Use Parallel Design:
  • Have several developers independently propose designs and use the best elements from each design.
  • Do not have individuals make design decisions by themselves or rely on the ideas of a single designer. Most designers tend to adopt a strategy that focuses on initial, satisfactory, but less than optimal, solutions. Group discussions of design issues (brainstorming) do not lead to the best solutions.
  • The best approach is parallel design, where designers independently evaluate the design issues and propose solutions. Attempt to ‘saturate the design space’ before selecting the ideal solution. The more varied and independent the ideas that are considered, the better the final product will be.

Use Personas:
  • Use personas to keep the design team focused on the same types of users.

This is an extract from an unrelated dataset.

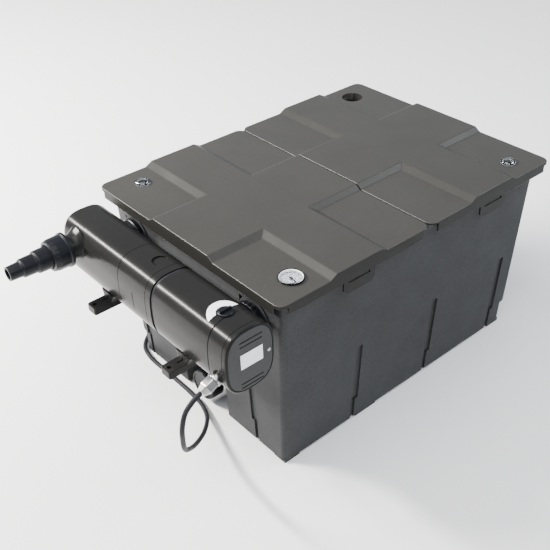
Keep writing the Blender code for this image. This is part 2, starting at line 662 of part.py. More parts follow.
def build_spare_port(dark, rubber):
    centre = (-PORT_X, PORT_FACE_Y, PORT_Z)
    gasket = ring_solid(centre, Y_AXIS, 0.0275, PORT_BORE - 0.001, -0.0020, -GAP)
    add_object("spare_port_gasket", gasket, rubber)
    plug = [(0.0275, -0.0023), (0.0290, -0.0030), (0.0290, -0.0075), (0.0270, -0.0095),
            (0.0200, -0.0095), (0.0190, -0.0070), (0.0050, -0.0070)]
    stem = [(PORT_BORE - 0.0015, 0.0240), (PORT_BORE - 0.0015, -0.0023)]
    spare = add_object("spare_port_plug", turned(centre, Y_AXIS, stem + plug, 24), dark, origin=centre)
    x, y, z = centre
    join(spare, box_tool((x - 0.016, y - 0.0105, z - 0.0025), (x + 0.016, y - 0.0060, z + 0.0025)))


def build_drain(dark, rubber):
    centre = (DRAIN_X, POCKET_BACK_Y, DRAIN_Z)
    pipe = [(0.0155, 0.0150), (0.0155, -0.0003), (0.0215, -0.0003), (0.0215, -0.0040),
            (0.0190, -0.0040), (0.0190, -0.0380), (0.0150, -0.0380), (0.0125, -0.0300),
            (0.0125, 0.0150)]
    add_object("drain_pipe", turned(centre, Y_AXIS, pipe, 24, closed=True), dark)
    seal = ring_solid(centre, Y_AXIS, 0.0185, 0.0150, -0.0403, -0.0383)
    add_object("drain_cap_seal", seal, rubber)
    cap = [(0.0195, -0.0230), (0.0255, -0.0230), (0.0275, -0.0250), (0.0275, -0.0460),
           (0.0262, -0.0490), (0.0235, -0.0490), (0.0235, -0.0478), (0.0050, -0.0478)]
    inner = [(0.0120, -0.0407), (0.0195, -0.0407)]
    rings = list(reversed(cap)) + [(0.0195, -0.0235)] + list(reversed(inner))
    add_object("drain_cap", turned(centre, Y_AXIS, rings, 24), dark, origin=centre)


def build_rear_outlet(dark):
    centre = (0, REAR_UPPER_Y, OUTLET_Z)
    pipe = [(0.0255, 0.0080), (0.0255, -0.0053), (0.0330, -0.0053), (0.0330, -0.0095),
            (0.0215, -0.0095), (0.0215, 0.0550), (0.0235, 0.0550), (0.0250, 0.0300),
            (0.0250, 0.0080)]
    add_object("outlet_pipe", turned(centre, Y_AXIS, pipe, 24, closed=True), dark)
    nut = ribbed_ring(centre, Y_AXIS, 0.0335, 0.0260, GAP, 0.0130, 10)
    add_object("outlet_lock_nut", nut, dark, origin=centre)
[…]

  • Personas are hypothetical ’stand-ins’ for actual users that drive the decision making for interfaces. They are not real people, but they represent real people. They are not ’made up,’ but are discovered as a by-product of an investigative process with rigor and precision. Interfaces should be constructed to satisfy the needs and goals of personas.
  • Some usability specialists feel that designers will have far more success designing an interface that meets the goals of one specific person, instead of trying to design for the various needs of many. The design team should develop a believable persona so that everybody will accept the person. It is usually best to detail two or three technical skills to give an idea of computer competency, and to include one or two fictional details about the persona’s life. Even though a few observational studies have been reported, there are no research studies that clearly demonstrate improved Web site success when personas are used.
  • Keep the number of personas for each Web site relatively small - use three to five. For each persona include at least a first name, age, photo, relevant personal information, and work and computer proficiency.